Frequently Asked Questions (FAQ)

Q: What is the difference between linear and exponential growth/decay?

A: Linear growth/decay increases/decreases at a constant rate, while exponential growth/decay increases/decreases at a constant percentage rate. In linear growth, you add or subtract a fixed amount each time period. In exponential growth, you multiply by a fixed factor.

Q: How do I handle negative growth rates?

A: A negative growth rate signifies decay. In the formula, you would simply use a negative value for 'r'.

Q: Can the growth/decay rate be greater than 100%?

A: While mathematically possible, a growth rate exceeding 100% is unusual in most real-world contexts, except in scenarios involving rapid, short-term expansion or rapid depletion of resources. It's essential to ensure that the provided rate is realistic within the given context.

Q: What if the time periods aren't consistent (e.g., some years, some months)?

A: You need to standardize the time periods to a consistent unit (years, months, days, etc.) before applying the formula. You may have to adjust your 'r' value to match.

Q: How do I deal with exponential growth/decay problems involving half-lives?

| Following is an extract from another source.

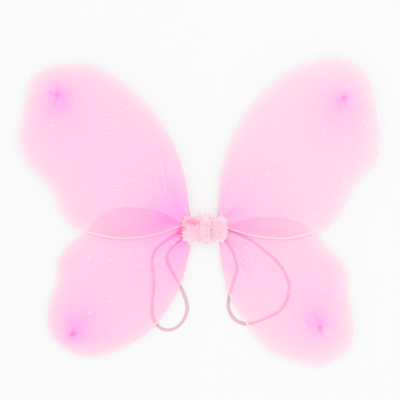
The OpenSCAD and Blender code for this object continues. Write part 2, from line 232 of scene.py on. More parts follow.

A: The half-life allows you to calculate the decay rate. Remember that after one half-life, A = P/2. Use this to solve for 'r' and then apply the decay formula for other time periods.

Conclusion

Exponential growth and decay are powerful tools for understanding and predicting changes in various quantities. By understanding the core formulas, following a systematic problem-solving approach, and practicing with different examples, you'll be well-equipped to tackle a wide range of word problems involving exponential change. Remember that while the mathematical principles are fundamental, the application and interpretation of results require careful consideration of the context of the problem. Practice is key to mastering these concepts and building your confidence in solving these important mathematical challenges.